Provided material -
··········
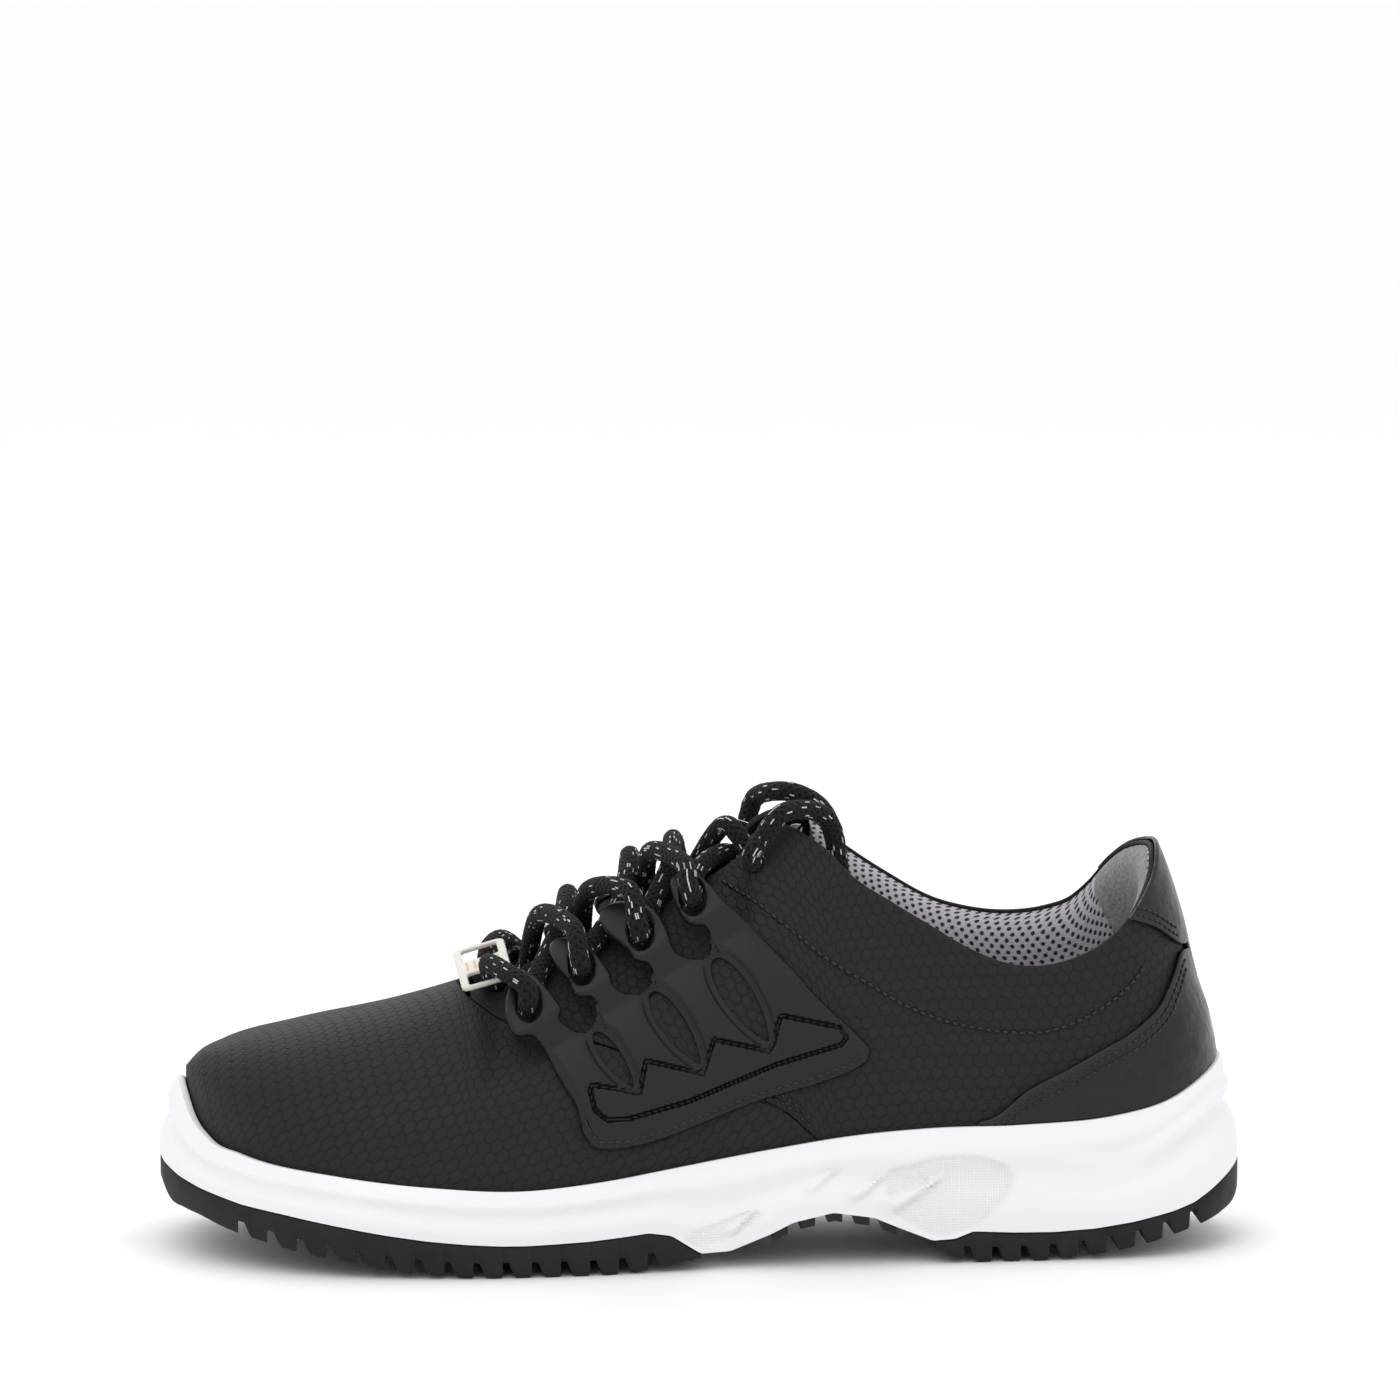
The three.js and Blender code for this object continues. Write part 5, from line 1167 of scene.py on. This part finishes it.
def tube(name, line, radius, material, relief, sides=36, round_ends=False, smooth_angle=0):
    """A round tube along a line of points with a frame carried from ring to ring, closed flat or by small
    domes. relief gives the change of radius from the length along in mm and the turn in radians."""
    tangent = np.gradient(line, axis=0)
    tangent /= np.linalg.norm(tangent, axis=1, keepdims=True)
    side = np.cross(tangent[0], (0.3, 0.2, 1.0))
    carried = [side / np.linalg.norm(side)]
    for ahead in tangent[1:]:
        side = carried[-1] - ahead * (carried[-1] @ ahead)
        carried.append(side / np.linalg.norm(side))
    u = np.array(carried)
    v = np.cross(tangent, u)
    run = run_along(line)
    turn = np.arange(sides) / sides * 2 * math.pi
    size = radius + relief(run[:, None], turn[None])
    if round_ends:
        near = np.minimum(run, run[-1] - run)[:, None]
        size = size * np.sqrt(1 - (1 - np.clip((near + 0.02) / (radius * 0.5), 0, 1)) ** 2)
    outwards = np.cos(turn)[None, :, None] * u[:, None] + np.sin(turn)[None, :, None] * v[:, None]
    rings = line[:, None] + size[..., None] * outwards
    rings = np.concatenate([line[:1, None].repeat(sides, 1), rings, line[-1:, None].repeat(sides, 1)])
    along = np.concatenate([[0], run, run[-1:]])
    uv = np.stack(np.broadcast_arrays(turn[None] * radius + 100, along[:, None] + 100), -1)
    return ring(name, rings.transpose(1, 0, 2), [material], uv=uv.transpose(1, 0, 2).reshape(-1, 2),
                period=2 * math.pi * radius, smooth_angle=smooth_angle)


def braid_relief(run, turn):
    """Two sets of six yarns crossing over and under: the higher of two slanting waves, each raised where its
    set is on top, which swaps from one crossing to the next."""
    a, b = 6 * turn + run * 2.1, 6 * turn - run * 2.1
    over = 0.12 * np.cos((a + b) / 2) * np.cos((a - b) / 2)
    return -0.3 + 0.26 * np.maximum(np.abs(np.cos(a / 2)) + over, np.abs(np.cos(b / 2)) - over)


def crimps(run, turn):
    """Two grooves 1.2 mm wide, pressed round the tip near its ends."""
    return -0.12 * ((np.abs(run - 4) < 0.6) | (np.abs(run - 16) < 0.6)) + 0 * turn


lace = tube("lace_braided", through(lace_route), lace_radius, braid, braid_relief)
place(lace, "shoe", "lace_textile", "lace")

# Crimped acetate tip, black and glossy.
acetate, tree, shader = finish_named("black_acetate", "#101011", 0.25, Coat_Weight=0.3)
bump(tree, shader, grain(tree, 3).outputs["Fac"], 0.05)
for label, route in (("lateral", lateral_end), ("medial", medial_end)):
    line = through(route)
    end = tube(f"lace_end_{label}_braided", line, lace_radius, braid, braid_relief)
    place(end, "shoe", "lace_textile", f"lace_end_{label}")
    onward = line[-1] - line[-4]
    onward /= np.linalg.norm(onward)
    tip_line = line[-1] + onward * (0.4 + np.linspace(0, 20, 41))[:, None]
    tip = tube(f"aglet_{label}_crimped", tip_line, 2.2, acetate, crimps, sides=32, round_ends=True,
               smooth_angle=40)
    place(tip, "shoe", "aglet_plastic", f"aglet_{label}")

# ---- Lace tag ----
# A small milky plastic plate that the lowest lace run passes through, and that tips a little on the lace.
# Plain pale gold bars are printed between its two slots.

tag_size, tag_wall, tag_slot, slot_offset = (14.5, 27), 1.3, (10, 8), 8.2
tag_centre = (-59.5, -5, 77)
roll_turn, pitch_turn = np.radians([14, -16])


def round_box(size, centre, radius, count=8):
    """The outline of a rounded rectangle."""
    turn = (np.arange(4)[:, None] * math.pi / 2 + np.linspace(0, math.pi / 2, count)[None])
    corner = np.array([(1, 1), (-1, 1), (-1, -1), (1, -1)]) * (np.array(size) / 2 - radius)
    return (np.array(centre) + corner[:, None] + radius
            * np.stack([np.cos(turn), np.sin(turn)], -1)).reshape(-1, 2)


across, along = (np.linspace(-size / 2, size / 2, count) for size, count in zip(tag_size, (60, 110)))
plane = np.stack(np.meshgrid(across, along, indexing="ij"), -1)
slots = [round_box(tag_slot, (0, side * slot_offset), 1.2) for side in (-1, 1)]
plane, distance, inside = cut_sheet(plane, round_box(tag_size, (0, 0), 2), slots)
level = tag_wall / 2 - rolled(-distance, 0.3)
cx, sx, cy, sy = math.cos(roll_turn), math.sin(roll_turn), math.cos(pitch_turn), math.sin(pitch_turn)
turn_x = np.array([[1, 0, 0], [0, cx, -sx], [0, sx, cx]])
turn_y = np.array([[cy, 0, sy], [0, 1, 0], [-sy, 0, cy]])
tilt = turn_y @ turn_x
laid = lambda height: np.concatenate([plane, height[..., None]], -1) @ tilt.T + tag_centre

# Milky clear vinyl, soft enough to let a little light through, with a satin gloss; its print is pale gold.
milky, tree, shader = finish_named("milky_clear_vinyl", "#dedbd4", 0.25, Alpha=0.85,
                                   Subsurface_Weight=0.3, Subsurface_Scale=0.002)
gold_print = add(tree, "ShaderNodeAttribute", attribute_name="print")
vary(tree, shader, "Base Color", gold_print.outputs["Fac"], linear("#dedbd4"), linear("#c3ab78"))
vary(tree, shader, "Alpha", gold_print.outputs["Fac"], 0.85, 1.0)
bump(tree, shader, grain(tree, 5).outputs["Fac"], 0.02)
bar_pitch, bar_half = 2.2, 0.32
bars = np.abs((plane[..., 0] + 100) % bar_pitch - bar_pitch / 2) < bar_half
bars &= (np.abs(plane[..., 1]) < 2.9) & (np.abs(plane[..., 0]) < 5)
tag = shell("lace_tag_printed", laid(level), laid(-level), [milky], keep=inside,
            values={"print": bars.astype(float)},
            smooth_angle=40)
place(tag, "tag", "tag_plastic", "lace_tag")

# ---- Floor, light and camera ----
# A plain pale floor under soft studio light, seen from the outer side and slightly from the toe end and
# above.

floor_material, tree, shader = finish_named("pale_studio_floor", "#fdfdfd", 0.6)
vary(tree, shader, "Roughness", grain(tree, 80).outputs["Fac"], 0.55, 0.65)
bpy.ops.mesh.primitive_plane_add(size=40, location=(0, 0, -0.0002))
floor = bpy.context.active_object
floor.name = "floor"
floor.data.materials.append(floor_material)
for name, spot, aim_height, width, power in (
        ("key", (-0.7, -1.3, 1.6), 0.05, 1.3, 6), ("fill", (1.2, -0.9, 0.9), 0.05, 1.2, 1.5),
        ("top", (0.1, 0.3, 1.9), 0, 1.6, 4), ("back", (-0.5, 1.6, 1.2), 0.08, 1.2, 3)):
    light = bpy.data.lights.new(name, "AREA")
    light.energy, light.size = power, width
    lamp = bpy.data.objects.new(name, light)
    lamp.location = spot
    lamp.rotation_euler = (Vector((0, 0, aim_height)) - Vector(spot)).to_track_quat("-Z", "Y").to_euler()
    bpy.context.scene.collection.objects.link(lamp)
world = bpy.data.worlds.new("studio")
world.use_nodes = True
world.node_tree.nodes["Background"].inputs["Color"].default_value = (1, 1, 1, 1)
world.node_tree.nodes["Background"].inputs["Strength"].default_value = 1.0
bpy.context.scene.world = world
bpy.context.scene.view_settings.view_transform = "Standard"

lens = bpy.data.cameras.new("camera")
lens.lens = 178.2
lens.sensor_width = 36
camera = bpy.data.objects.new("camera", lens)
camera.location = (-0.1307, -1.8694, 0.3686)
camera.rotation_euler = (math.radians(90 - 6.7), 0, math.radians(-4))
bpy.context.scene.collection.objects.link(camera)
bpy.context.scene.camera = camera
··········
Given problem - Copy out only the lines running from the beginning of the data to the line with "period=2 * math.pi", both ends included.

Answer to this task -
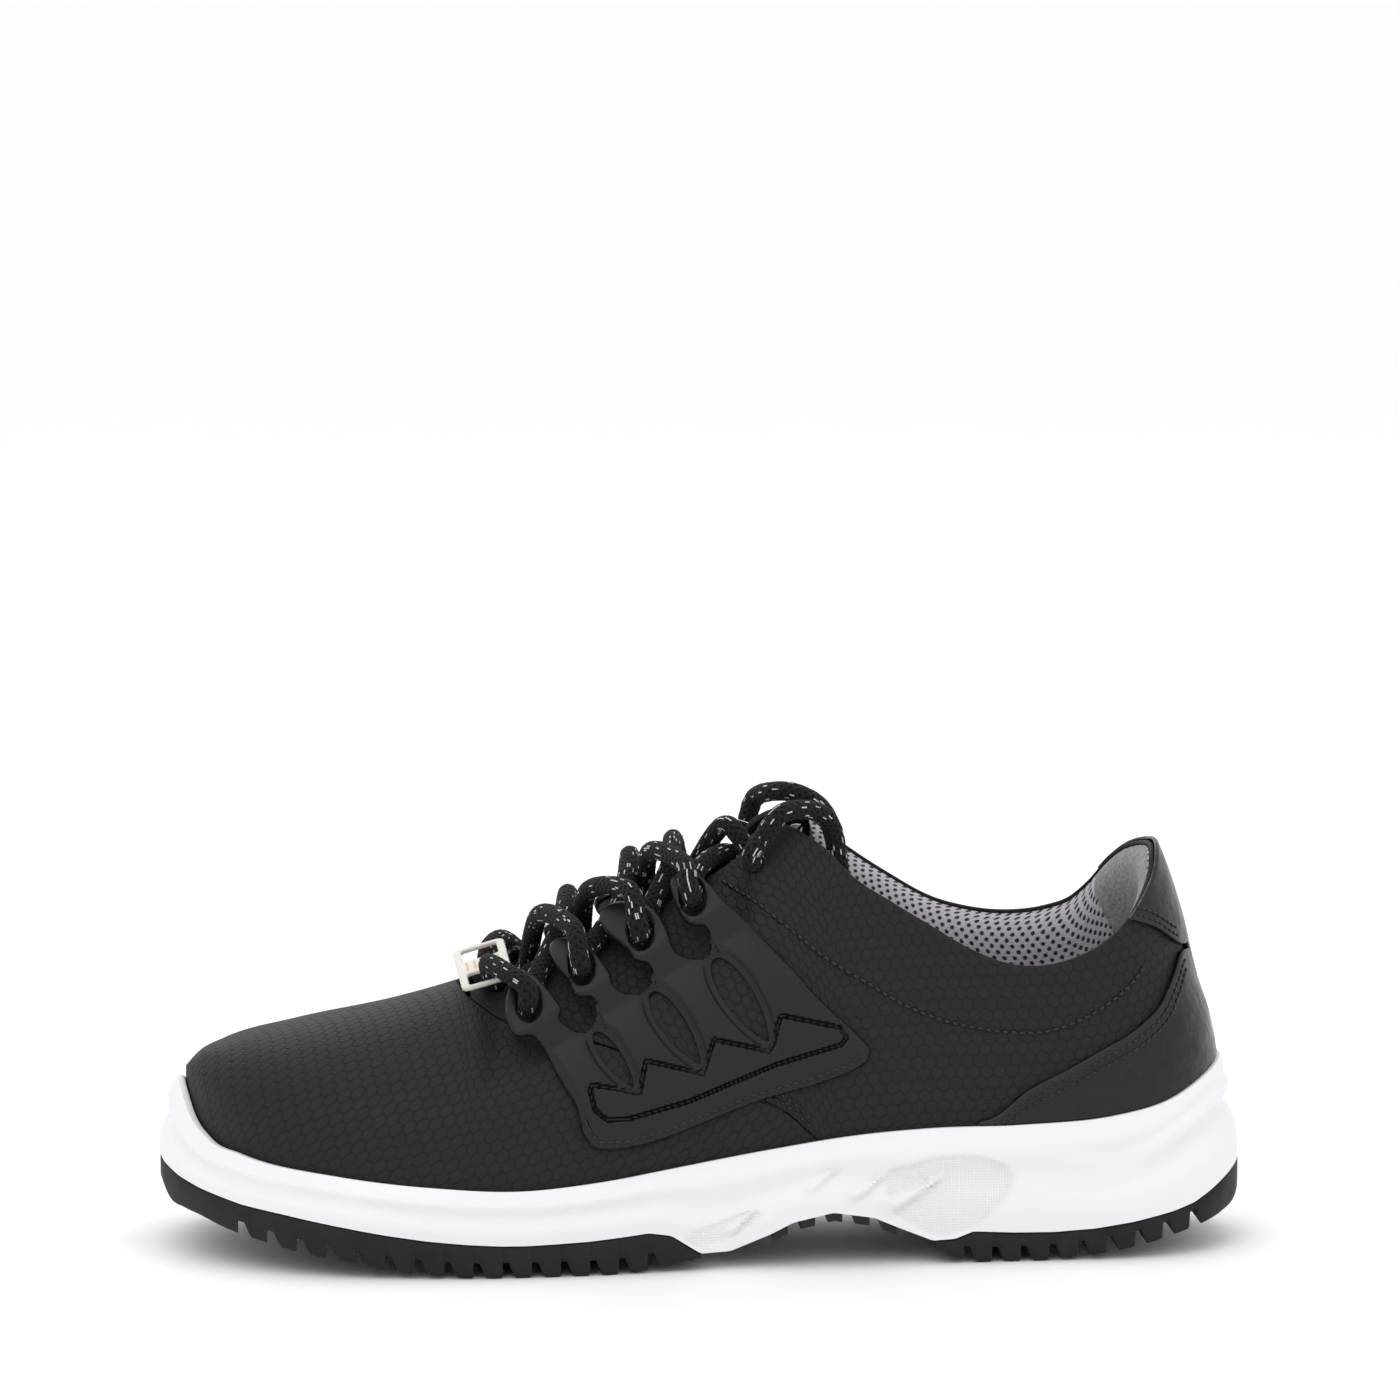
The three.js and Blender code for this object continues. Write part 5, from line 1167 of scene.py on. This part finishes it.
def tube(name, line, radius, material, relief, sides=36, round_ends=False, smooth_angle=0):
    """A round tube along a line of points with a frame carried from ring to ring, closed flat or by small
    domes. relief gives the change of radius from the length along in mm and the turn in radians."""
    tangent = np.gradient(line, axis=0)
    tangent /= np.linalg.norm(tangent, axis=1, keepdims=True)
    side = np.cross(tangent[0], (0.3, 0.2, 1.0))
    carried = [side / np.linalg.norm(side)]
    for ahead in tangent[1:]:
        side = carried[-1] - ahead * (carried[-1] @ ahead)
        carried.append(side / np.linalg.norm(side))
    u = np.array(carried)
    v = np.cross(tangent, u)
    run = run_along(line)
    turn = np.arange(sides) / sides * 2 * math.pi
    size = radius + relief(run[:, None], turn[None])
    if round_ends:
        near = np.minimum(run, run[-1] - run)[:, None]
        size = size * np.sqrt(1 - (1 - np.clip((near + 0.02) / (radius * 0.5), 0, 1)) ** 2)
    outwards = np.cos(turn)[None, :, None] * u[:, None] + np.sin(turn)[None, :, None] * v[:, None]
    rings = line[:, None] + size[..., None] * outwards
    rings = np.concatenate([line[:1, None].repeat(sides, 1), rings, line[-1:, None].repeat(sides, 1)])
    along = np.concatenate([[0], run, run[-1:]])
    uv = np.stack(np.broadcast_arrays(turn[None] * radius + 100, along[:, None] + 100), -1)
    return ring(name, rings.transpose(1, 0, 2), [material], uv=uv.transpose(1, 0, 2).reshape(-1, 2),
                period=2 * math.pi * radius, smooth_angle=smooth_angle)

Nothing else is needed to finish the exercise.